--- Instructions to follow ---
Copy only what runs from the line containing "What parts and" through the end of the material below, line for line, with both ends included.

──────── Input rows

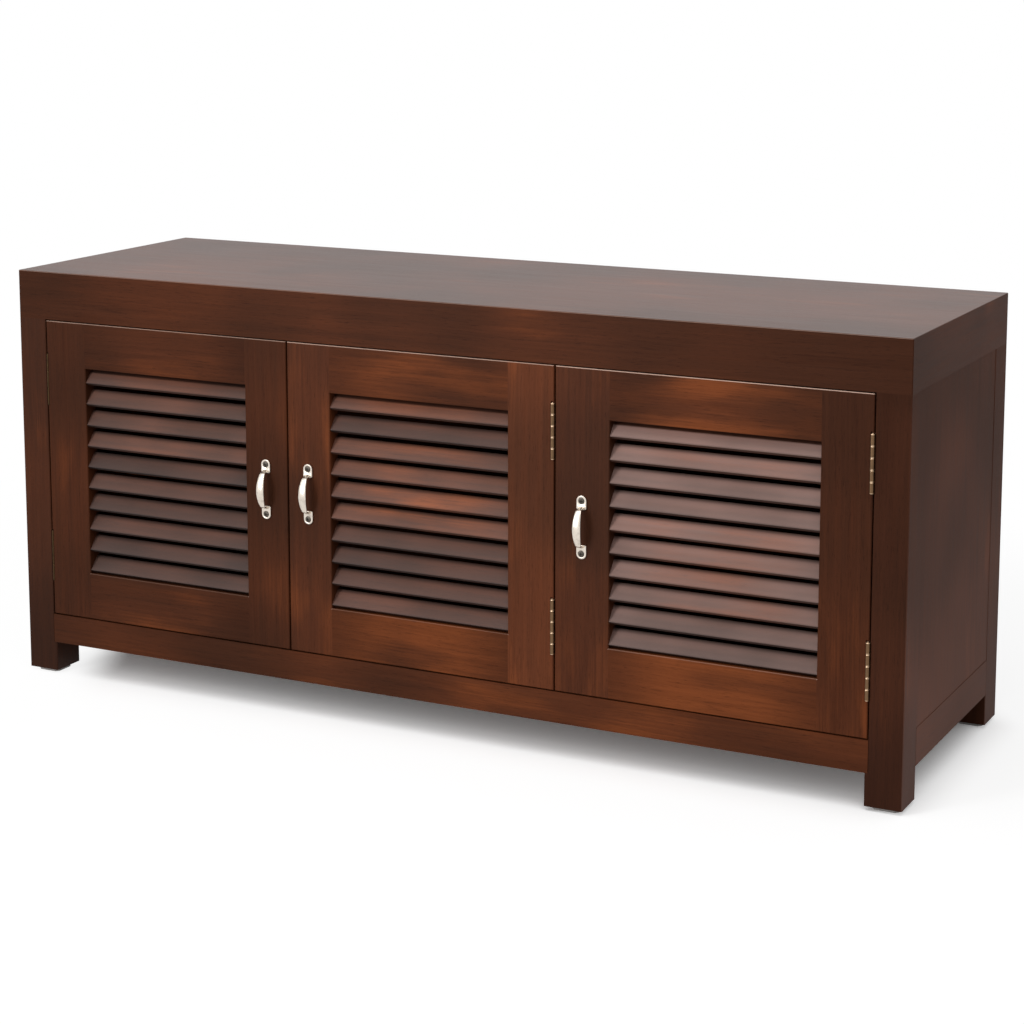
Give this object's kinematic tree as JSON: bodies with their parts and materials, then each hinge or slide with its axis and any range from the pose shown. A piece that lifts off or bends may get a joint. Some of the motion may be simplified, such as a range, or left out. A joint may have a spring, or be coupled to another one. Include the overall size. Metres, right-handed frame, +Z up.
{
  "type": "louvred door cabinet",
  "caption": "Low wooden cabinet with louvred hinged doors, bow pull handles, short square legs and a shelf behind the doors.",
  "frame": {"origin": "on the floor, in the middle of the whole cabinet's outline, handles included", "axes": "+X to the right as one faces the doors, +Y towards the back, +Z up"},
  "size_m": [1.14, 0.3765, 0.51],
  "materials": {
    "stained_wood": "satin",
    "satin_nickel": "satin",
    "hinge_brass": "polished",
    "strike_steel": "satin",
    "catch_plastic": "matte",
    "glide_plastic": "matte"
  },
  "bodies": {
    "carcass": {"apron": "stained_wood", "back_panel": "stained_wood", "base_panel": "stained_wood", "bottom_rail_left": "stained_wood", "bottom_rail_rear": "stained_wood", "bottom_rail_right": "stained_wood", "glides": "glide_plastic", "left_frame_hinge_leaves": "hinge_brass", "left_hinge_pins": "hinge_brass", "leg_front_left": "stained_wood", "leg_front_right": "stained_wood", "leg_rear_left": "stained_wood", "leg_rear_right": "stained_wood", "magnetic_catches": "catch_plastic", "middle_frame_hinge_leaves": "hinge_brass", "middle_hinge_pins": "hinge_brass", "partition": "stained_wood", "right_frame_hinge_leaves": "hinge_brass", "right_hinge_pins": "hinge_brass", "shelf_cleats": "stained_wood", "shelf_left": "stained_wood", "shelf_right": "stained_wood", "side_panel_left": "stained_wood", "side_panel_right": "stained_wood", "stop_rail_left": "stained_wood", "stop_rail_right": "stained_wood", "top_panel": "stained_wood", "top_rail_front": "stained_wood", "top_rail_left": "stained_wood", "top_rail_rear": "stained_wood", "top_rail_right": "stained_wood"},
    "left_door": {"left_door_bottom_rail": "stained_wood", "left_door_handle": "satin_nickel", "left_door_hinge_leaves": "hinge_brass", "left_door_hinge_stile": "stained_wood", "left_door_lock_stile": "stained_wood", "left_door_louvres": "stained_wood", "left_door_strike_plate": "strike_steel", "left_door_top_rail": "stained_wood"},
    "middle_door": {"middle_door_bottom_rail": "stained_wood", "middle_door_handle": "satin_nickel", "middle_door_hinge_leaves": "hinge_brass", "middle_door_hinge_stile": "stained_wood", "middle_door_lock_stile": "stained_wood", "middle_door_louvres": "stained_wood", "middle_door_strike_plate": "strike_steel", "middle_door_top_rail": "stained_wood"},
    "right_door": {"right_door_bottom_rail": "stained_wood", "right_door_handle": "satin_nickel", "right_door_hinge_leaves": "hinge_brass", "right_door_hinge_stile": "stained_wood", "right_door_lock_stile": "stained_wood", "right_door_louvres": "stained_wood", "right_door_strike_plate": "strike_steel", "right_door_top_rail": "stained_wood"}
  },
  "joints": [
    {"name": "left_door_hinge", "type": "hinge", "parent": "carcass", "child": "left_door", "pos_m": [-0.53, -0.17055, 0.26425], "axis": [0, 0, -1], "range_deg": [0, 110]},
    {"name": "middle_door_hinge", "type": "hinge", "parent": "carcass", "child": "middle_door", "pos_m": [0.1617, -0.17295, 0.26425], "axis": [0, 0, 1], "range_deg": [0, 110]},
    {"name": "right_door_hinge", "type": "hinge", "parent": "carcass", "child": "right_door", "pos_m": [0.5292, -0.17295, 0.26425], "axis": [0, 0, 1], "range_deg": [0, 110]}
  ]
}
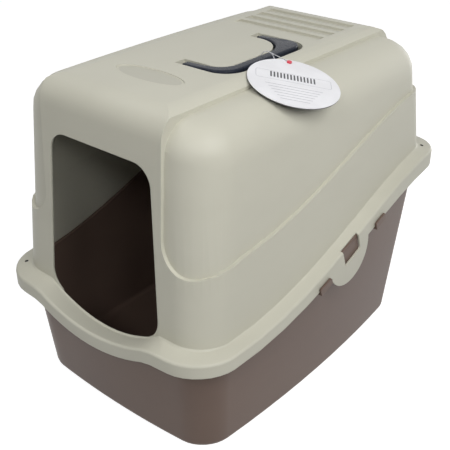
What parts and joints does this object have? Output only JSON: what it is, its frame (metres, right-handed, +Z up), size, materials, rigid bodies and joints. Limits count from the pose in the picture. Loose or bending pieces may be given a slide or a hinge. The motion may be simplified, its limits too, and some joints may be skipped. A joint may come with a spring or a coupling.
{
  "type": "hooded litter box",
  "caption": "Covered cat litter box: a deep pan under a lift-off hood with an arched doorway, a fold-flat carry handle sunk in the roof and a round hang tag",
  "frame": {"origin": "middle of the bounding box, on the floor that the pan stands on", "axes": "+Z up, the doorway faces -Y, +X is to the right seen from the front, the length runs along Y"},
  "size_m": [0.383, 0.533, 0.4362],
  "materials": {
    "pan_plastic": "satin, taupe brown",
    "hood_plastic": "satin, cream grey",
    "handle_plastic": "glossy, dark slate",
    "tag_card": "coated white card",
    "tag_leaf_card": "dark card",
    "nylon": "clear nylon with a red button"
  },
  "bodies": {
    "pan": {"pan": "pan_plastic"},
    "hood": {"hood": "hood_plastic"},
    "handle": {"carry_handle": "handle_plastic"},
    "tag": {"hang_tag": "tag_card", "tag_leaf": "tag_leaf_card", "tag_loop": "nylon"}
  },
  "joints": [
    {"name": "hood_lift", "type": "slide", "parent": "pan", "child": "hood", "axis": [0, 0, 1], "range_m": [0, 0.2]},
    {"name": "handle_swing", "type": "hinge", "parent": "hood", "child": "handle", "pos_m": [0.004, -0.017, 0.4214], "axis": [0, -1, 0], "range_deg": [0, 90]},
    {"name": "tag_swing", "type": "hinge", "parent": "handle", "child": "tag", "pos_m": [0.0635, -0.007, 0.42515], "axis": [0, -1, 0], "range_deg": [0, 90]}
  ]
}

────────────────

--- Correct output ---
What parts and joints does this object have? Output only JSON: what it is, its frame (metres, right-handed, +Z up), size, materials, rigid bodies and joints. Limits count from the pose in the picture. Loose or bending pieces may be given a slide or a hinge. The motion may be simplified, its limits too, and some joints may be skipped. A joint may come with a spring or a coupling.
{
  "type": "hooded litter box",
  "caption": "Covered cat litter box: a deep pan under a lift-off hood with an arched doorway, a fold-flat carry handle sunk in the roof and a round hang tag",
  "frame": {"origin": "middle of the bounding box, on the floor that the pan stands on", "axes": "+Z up, the doorway faces -Y, +X is to the right seen from the front, the length runs along Y"},
  "size_m": [0.383, 0.533, 0.4362],
  "materials": {
    "pan_plastic": "satin, taupe brown",
    "hood_plastic": "satin, cream grey",
    "handle_plastic": "glossy, dark slate",
    "tag_card": "coated white card",
    "tag_leaf_card": "dark card",
    "nylon": "clear nylon with a red button"
  },
  "bodies": {
    "pan": {"pan": "pan_plastic"},
    "hood": {"hood": "hood_plastic"},
    "handle": {"carry_handle": "handle_plastic"},
    "tag": {"hang_tag": "tag_card", "tag_leaf": "tag_leaf_card", "tag_loop": "nylon"}
  },
  "joints": [
    {"name": "hood_lift", "type": "slide", "parent": "pan", "child": "hood", "axis": [0, 0, 1], "range_m": [0, 0.2]},
    {"name": "handle_swing", "type": "hinge", "parent": "hood", "child": "handle", "pos_m": [0.004, -0.017, 0.4214], "axis": [0, -1, 0], "range_deg": [0, 90]},
    {"name": "tag_swing", "type": "hinge", "parent": "handle", "child": "tag", "pos_m": [0.0635, -0.007, 0.42515], "axis": [0, -1, 0], "range_deg": [0, 90]}
  ]
}